» GIVEN PROBLEM:
Up to and including the line that contains "HOOD_LIFT_Y = (270.0, 330.0)", write out each line of the material from its first line, exactly.
========================
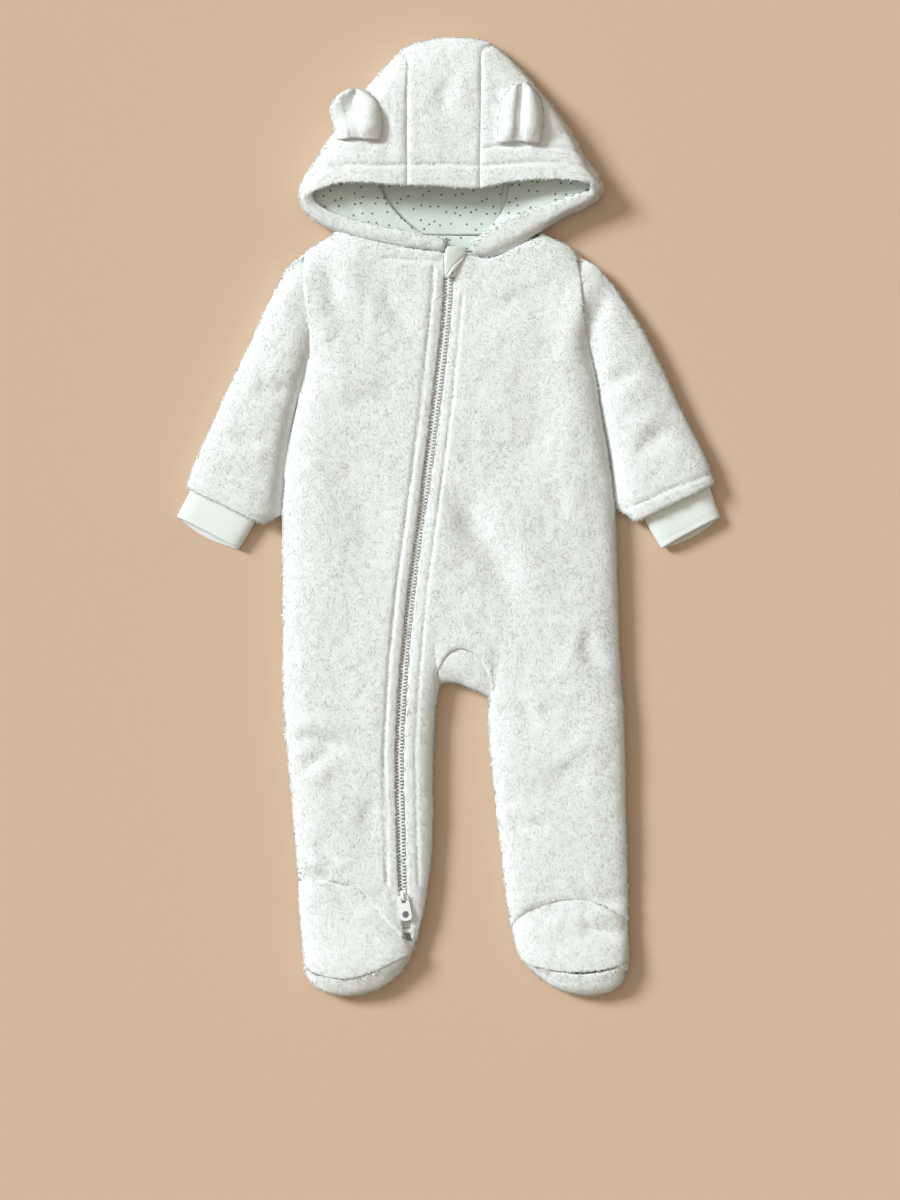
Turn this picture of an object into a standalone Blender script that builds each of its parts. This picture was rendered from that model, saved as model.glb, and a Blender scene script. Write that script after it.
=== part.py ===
"""A hooded, footed baby sleepsuit in long-pile fleece, laid flat on its back.

The back lies on z = 0, the front faces +Z, the hood points to +Y and the feet to -Y. Left and
right are those of someone looking down at the front. Tables and constants are in millimetres;
MM turns them into Blender's metres. Every cloth piece is a wall: an open surface worked out from
sections, thickened by Solidify. Neighbouring pieces keep SEAM_GAP between them.
"""
import math

import bmesh
import bpy
import numpy as np

MM = 0.001

# Cloth walls
FLEECE = 2.5
JERSEY = 1.2
LABEL_CLOTH = 0.5
SEAM_GAP = 0.4

# The flattened tube of the body and its limbs
SEAM_Z = 7.0
LIP = 1.5
FORK_REACH = 8.0
TOP_ROUND = 24.0
UNDER_ROUND = 7.0
SLEEVE_FROM_X = 118.0
SLEEVE_FULL_X = 178.0
SLEEVE_THINNER = 0.25
NEAR_EDGE = (3.0, 11.0)
ARMHOLE_EASE = 1.9
FOOT_EASE = 1.0
GUSSET_EASE = 2.8
SOLE_EASE = 0.32
NARROW_SHARE = 0.6
FORK_LIP = 2.0
HEEL_Y = -300.0
FORK_X = (-8.0, 37.5)

# The hood
HOOD_MID = 9.0
HOOD_ROUND = 24.0
HOOD_UNDER_ROUND = 8.0
RIM_BAND = 12.0
RIM_ROUND = 7.0
HOOD_LIFT_RIGHT = 4.0
HOOD_LIFT_X = (40.0, 110.0)
HOOD_LIFT_Y = (270.0, 330.0)

# The zip, no. 5 moulded
CHAIN_WIDTH = 5.8
CHAIN_THICK = 2.4
ZIP_HALF_GAP = 3.8
TAPE_WIDTH = 10.0
TAPE_THICK = 0.8
TAPE_DROP = 1.0
TAPE_CLEAR = 6.0
TAPE_LEAST = 1.4
SLIDER_SIZE = (6.6, 9.0, 2.6)
BRIDGE_WIRE = 0.9
BRIDGE_HALF = 2.6
PULL_LENGTH = 20.3
PULL_THICK = 1.4
PULL_TOP_WIDTH = 8.4
PULL_EYE_WIDTH = 9.4
PULL_SLOT = (3.6, 5.4)
PULL_EYE_HOLE = 5.6
PULL_BAR = 0.7
PULL_LEAN_DEG = 9.0
CHAIN_TOP_Y = 206.0
CHAIN_END_Y = -295.6
LOWER_SLIDER_Y = -300.4
UPPER_SLIDER_Y = 211.0
STOP_Y = -328.0
STOP_HALF_WIDTH = 3.2
STOP_HALF_LENGTH = 1.6
STOP_THICK = 1.4


def table(names, *rows):
    """Named columns from short rows."""
    return {name: np.array(column, float) for name, column in zip(names.split(), zip(*rows))}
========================
» ANSWER TO THIS PROBLEM:
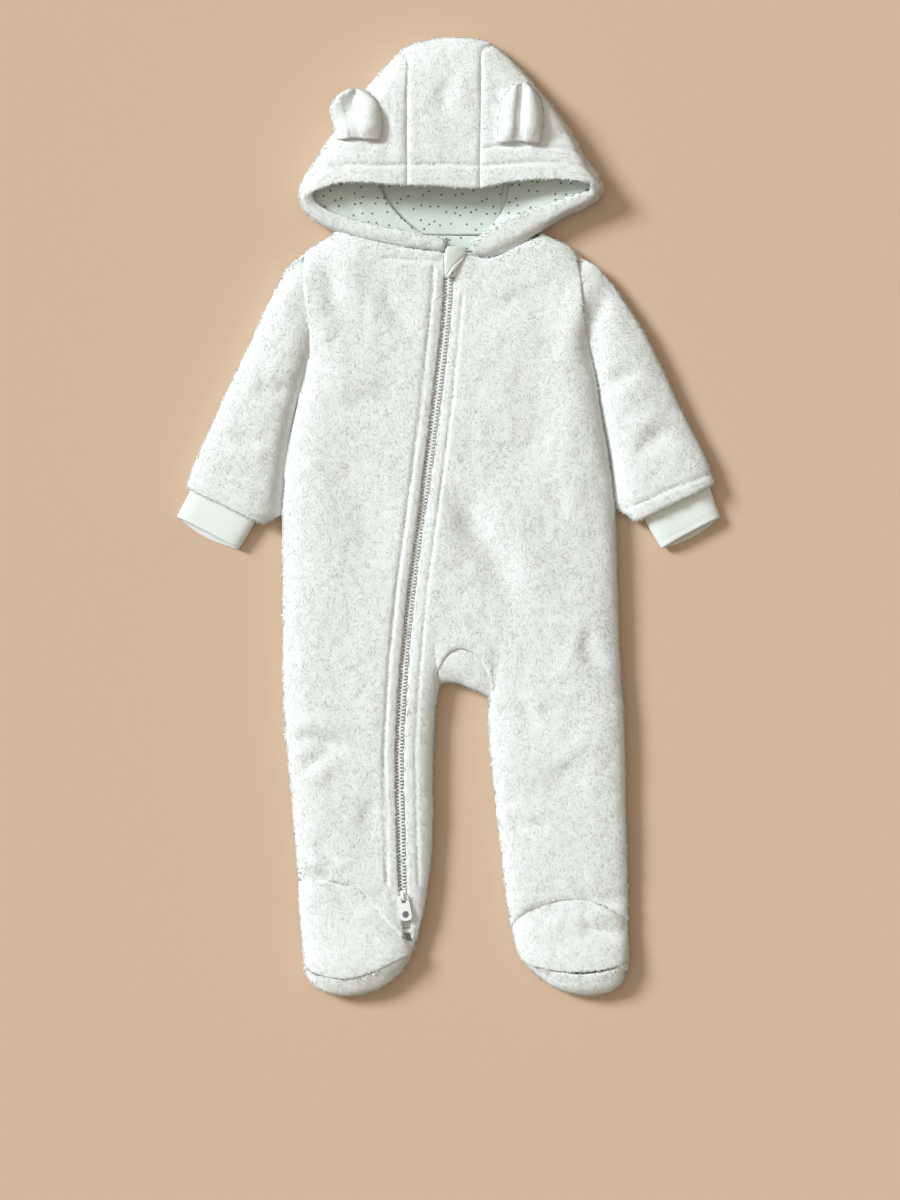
Turn this picture of an object into a standalone Blender script that builds each of its parts. This picture was rendered from that model, saved as model.glb, and a Blender scene script. Write that script after it.
=== part.py ===
"""A hooded, footed baby sleepsuit in long-pile fleece, laid flat on its back.

The back lies on z = 0, the front faces +Z, the hood points to +Y and the feet to -Y. Left and
right are those of someone looking down at the front. Tables and constants are in millimetres;
MM turns them into Blender's metres. Every cloth piece is a wall: an open surface worked out from
sections, thickened by Solidify. Neighbouring pieces keep SEAM_GAP between them.
"""
import math

import bmesh
import bpy
import numpy as np

MM = 0.001

# Cloth walls
FLEECE = 2.5
JERSEY = 1.2
LABEL_CLOTH = 0.5
SEAM_GAP = 0.4

# The flattened tube of the body and its limbs
SEAM_Z = 7.0
LIP = 1.5
FORK_REACH = 8.0
TOP_ROUND = 24.0
UNDER_ROUND = 7.0
SLEEVE_FROM_X = 118.0
SLEEVE_FULL_X = 178.0
SLEEVE_THINNER = 0.25
NEAR_EDGE = (3.0, 11.0)
ARMHOLE_EASE = 1.9
FOOT_EASE = 1.0
GUSSET_EASE = 2.8
SOLE_EASE = 0.32
NARROW_SHARE = 0.6
FORK_LIP = 2.0
HEEL_Y = -300.0
FORK_X = (-8.0, 37.5)

# The hood
HOOD_MID = 9.0
HOOD_ROUND = 24.0
HOOD_UNDER_ROUND = 8.0
RIM_BAND = 12.0
RIM_ROUND = 7.0
HOOD_LIFT_RIGHT = 4.0
HOOD_LIFT_X = (40.0, 110.0)
HOOD_LIFT_Y = (270.0, 330.0)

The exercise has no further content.